[STATED GOAL] Only the lines from the one containing "gate_dome();" down to the one containing "bpy.data.objects.remove(obj)", inclusive, are to be quoted exactly.
Begin
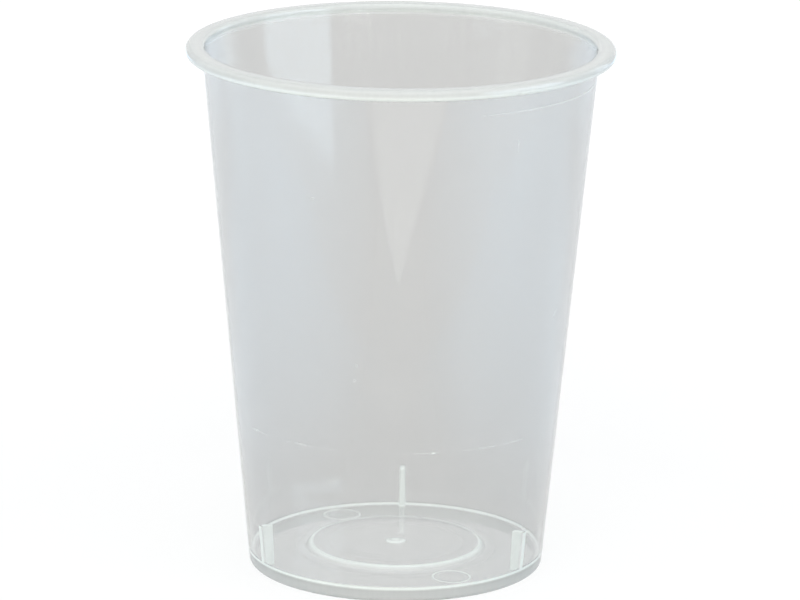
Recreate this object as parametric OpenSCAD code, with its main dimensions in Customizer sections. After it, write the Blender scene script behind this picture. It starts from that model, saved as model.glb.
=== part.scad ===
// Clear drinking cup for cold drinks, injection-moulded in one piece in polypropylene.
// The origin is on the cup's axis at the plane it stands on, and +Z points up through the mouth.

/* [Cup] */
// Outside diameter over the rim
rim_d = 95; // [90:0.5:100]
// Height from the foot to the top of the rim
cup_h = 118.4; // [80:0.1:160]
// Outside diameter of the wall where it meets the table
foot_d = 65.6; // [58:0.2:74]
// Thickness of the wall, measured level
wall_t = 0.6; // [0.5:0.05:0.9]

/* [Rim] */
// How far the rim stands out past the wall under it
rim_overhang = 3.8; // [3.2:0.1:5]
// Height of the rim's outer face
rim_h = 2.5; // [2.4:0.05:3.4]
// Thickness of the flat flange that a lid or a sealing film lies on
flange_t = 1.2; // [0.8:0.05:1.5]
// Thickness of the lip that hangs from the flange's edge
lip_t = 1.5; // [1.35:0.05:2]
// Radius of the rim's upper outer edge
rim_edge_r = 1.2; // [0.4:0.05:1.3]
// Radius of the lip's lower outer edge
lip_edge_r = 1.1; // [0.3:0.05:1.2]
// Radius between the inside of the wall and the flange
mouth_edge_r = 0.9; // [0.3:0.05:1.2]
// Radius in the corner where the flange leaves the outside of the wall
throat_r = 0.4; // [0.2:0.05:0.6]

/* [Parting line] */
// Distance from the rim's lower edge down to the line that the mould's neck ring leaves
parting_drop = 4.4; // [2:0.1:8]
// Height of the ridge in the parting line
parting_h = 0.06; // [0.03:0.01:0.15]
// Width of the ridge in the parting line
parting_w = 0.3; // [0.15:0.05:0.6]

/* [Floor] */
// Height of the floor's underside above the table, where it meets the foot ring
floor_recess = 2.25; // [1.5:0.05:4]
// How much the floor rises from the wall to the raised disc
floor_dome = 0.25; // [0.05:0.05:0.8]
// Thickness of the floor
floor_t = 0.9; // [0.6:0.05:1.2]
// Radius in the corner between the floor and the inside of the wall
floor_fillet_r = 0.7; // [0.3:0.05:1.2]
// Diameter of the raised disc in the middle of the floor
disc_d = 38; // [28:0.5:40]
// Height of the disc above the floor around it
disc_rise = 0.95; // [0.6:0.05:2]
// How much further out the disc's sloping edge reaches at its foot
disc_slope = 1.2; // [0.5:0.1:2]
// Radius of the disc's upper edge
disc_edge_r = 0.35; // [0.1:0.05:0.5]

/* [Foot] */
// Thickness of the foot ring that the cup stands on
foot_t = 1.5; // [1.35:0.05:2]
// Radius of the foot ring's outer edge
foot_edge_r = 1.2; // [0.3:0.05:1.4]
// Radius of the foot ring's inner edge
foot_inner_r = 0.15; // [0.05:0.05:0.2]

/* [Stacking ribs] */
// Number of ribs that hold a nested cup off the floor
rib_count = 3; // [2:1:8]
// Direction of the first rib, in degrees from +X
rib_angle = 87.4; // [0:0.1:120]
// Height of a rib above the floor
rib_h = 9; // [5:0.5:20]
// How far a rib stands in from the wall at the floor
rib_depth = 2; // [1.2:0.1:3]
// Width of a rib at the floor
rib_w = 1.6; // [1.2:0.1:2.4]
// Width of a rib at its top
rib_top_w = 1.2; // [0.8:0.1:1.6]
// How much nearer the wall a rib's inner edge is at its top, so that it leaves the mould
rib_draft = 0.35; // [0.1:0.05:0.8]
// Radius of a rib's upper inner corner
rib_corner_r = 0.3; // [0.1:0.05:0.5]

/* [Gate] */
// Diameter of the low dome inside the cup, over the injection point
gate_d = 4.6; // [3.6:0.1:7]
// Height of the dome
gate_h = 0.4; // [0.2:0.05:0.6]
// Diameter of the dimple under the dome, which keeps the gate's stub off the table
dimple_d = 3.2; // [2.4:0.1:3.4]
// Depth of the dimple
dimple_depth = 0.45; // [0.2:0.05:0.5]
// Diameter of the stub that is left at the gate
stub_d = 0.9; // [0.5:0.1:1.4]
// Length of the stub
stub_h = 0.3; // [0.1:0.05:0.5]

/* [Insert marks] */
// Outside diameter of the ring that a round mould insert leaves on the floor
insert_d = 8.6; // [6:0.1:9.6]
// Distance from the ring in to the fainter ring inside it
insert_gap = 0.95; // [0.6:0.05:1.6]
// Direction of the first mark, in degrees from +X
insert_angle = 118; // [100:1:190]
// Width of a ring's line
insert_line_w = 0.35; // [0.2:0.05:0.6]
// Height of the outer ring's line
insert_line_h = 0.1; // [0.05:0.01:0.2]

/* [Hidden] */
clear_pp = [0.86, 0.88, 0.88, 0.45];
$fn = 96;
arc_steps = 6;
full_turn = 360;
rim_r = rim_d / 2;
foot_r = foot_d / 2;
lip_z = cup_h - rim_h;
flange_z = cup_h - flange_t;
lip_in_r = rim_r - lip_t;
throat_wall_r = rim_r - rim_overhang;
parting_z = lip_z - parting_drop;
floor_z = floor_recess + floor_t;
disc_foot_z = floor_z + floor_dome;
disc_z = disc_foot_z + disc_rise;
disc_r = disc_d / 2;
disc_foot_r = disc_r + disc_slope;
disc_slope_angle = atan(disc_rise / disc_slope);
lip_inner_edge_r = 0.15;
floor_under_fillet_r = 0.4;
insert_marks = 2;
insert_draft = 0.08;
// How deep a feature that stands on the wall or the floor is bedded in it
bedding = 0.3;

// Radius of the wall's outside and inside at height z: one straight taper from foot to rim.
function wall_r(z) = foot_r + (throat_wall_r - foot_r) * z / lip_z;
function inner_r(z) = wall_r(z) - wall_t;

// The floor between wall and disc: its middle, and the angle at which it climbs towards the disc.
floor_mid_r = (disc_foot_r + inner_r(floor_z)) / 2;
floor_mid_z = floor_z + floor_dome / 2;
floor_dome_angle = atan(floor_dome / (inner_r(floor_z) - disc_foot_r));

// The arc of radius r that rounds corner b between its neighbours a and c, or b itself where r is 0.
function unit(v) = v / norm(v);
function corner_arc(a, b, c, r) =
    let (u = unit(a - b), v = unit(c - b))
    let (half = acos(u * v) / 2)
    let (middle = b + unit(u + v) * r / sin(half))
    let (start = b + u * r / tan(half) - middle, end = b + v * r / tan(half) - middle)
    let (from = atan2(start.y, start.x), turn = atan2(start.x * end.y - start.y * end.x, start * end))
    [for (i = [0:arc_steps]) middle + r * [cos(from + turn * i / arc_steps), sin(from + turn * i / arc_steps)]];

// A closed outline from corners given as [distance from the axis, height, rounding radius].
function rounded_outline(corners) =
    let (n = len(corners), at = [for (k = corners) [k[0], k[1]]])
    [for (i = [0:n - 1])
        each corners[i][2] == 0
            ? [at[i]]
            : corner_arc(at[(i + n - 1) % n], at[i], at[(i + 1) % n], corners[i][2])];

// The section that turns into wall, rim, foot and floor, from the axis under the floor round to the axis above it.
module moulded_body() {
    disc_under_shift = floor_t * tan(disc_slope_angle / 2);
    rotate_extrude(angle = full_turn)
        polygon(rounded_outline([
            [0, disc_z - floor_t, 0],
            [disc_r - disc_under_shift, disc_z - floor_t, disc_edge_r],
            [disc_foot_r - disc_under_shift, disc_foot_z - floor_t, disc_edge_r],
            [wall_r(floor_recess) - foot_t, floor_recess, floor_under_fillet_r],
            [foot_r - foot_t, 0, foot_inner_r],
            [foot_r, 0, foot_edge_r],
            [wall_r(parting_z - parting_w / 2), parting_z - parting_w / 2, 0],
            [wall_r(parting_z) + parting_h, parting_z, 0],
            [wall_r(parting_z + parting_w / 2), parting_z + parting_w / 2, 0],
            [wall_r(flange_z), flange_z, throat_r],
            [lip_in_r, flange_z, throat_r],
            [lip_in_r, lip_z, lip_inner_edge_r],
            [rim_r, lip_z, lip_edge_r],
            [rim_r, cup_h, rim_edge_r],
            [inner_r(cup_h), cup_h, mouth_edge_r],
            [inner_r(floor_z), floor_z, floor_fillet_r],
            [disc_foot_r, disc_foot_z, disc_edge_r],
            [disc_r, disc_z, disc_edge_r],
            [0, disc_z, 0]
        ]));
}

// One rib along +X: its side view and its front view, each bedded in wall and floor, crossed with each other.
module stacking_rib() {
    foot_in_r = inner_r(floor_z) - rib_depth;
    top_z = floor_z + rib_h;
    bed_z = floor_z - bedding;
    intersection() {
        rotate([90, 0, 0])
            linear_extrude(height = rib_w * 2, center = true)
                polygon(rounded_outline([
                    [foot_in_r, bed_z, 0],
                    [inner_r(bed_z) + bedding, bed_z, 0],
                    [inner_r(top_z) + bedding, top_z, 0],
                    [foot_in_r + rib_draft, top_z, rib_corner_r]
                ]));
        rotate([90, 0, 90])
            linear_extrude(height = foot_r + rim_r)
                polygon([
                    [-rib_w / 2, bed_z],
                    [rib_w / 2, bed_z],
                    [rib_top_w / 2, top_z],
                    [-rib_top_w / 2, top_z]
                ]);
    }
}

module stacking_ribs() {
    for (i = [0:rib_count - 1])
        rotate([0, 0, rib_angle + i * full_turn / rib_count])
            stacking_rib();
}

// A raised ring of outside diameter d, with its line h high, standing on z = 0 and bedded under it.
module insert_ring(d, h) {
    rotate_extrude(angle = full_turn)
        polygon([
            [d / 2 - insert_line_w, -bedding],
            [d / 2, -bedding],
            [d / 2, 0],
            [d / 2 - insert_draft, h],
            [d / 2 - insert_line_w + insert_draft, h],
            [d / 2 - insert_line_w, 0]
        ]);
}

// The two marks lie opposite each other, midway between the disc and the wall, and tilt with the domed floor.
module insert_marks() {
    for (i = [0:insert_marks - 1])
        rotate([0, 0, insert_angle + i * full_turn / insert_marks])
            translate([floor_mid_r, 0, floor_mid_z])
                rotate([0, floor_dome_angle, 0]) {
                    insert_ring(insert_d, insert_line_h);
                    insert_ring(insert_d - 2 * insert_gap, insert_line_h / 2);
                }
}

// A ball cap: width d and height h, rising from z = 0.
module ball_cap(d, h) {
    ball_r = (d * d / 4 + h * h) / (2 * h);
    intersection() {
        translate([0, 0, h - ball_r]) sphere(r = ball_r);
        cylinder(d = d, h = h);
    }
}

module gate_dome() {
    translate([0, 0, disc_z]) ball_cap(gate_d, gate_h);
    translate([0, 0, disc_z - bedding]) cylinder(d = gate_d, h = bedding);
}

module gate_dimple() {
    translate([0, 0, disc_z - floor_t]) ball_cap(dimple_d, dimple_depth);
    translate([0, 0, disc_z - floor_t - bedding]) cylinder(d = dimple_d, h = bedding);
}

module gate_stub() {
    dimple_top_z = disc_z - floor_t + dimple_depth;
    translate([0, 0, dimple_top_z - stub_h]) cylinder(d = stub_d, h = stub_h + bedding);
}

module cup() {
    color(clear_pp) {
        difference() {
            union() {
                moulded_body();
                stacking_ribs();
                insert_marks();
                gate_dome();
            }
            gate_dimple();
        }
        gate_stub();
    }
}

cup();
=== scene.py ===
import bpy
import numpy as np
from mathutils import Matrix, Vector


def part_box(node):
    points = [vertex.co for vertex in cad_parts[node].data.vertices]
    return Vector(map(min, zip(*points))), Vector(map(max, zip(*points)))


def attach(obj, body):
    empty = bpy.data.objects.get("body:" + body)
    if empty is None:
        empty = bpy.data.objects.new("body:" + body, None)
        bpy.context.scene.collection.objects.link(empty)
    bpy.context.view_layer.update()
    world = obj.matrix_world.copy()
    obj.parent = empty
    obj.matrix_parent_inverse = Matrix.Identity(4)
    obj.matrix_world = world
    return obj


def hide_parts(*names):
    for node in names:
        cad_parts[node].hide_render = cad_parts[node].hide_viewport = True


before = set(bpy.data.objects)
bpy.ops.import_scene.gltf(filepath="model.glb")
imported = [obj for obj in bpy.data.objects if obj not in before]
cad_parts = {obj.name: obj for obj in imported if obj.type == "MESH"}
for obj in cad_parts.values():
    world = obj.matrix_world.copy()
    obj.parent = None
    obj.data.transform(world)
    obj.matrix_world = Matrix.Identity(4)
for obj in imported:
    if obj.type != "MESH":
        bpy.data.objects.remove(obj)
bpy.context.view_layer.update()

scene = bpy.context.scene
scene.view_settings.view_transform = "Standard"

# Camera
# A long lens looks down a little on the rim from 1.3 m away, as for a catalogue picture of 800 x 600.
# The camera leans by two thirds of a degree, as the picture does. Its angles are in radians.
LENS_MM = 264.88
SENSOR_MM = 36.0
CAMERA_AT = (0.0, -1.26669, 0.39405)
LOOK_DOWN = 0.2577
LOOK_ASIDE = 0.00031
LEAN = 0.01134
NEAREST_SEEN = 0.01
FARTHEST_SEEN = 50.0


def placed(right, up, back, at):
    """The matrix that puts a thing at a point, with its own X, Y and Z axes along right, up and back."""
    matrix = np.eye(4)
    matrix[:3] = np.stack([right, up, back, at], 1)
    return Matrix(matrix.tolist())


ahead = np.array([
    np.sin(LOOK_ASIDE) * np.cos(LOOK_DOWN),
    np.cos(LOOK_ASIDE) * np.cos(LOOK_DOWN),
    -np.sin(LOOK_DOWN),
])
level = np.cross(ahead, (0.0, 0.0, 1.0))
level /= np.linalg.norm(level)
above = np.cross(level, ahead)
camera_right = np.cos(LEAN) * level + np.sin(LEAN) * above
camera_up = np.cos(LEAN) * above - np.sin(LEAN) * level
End
[FINAL RESULT]
                gate_dome();
            }
            gate_dimple();
        }
        gate_stub();
    }
}

cup();
=== scene.py ===
import bpy
import numpy as np
from mathutils import Matrix, Vector


def part_box(node):
    points = [vertex.co for vertex in cad_parts[node].data.vertices]
    return Vector(map(min, zip(*points))), Vector(map(max, zip(*points)))


def attach(obj, body):
    empty = bpy.data.objects.get("body:" + body)
    if empty is None:
        empty = bpy.data.objects.new("body:" + body, None)
        bpy.context.scene.collection.objects.link(empty)
    bpy.context.view_layer.update()
    world = obj.matrix_world.copy()
    obj.parent = empty
    obj.matrix_parent_inverse = Matrix.Identity(4)
    obj.matrix_world = world
    return obj


def hide_parts(*names):
    for node in names:
        cad_parts[node].hide_render = cad_parts[node].hide_viewport = True


before = set(bpy.data.objects)
bpy.ops.import_scene.gltf(filepath="model.glb")
imported = [obj for obj in bpy.data.objects if obj not in before]
cad_parts = {obj.name: obj for obj in imported if obj.type == "MESH"}
for obj in cad_parts.values():
    world = obj.matrix_world.copy()
    obj.parent = None
    obj.data.transform(world)
    obj.matrix_world = Matrix.Identity(4)
for obj in imported:
    if obj.type != "MESH":
        bpy.data.objects.remove(obj)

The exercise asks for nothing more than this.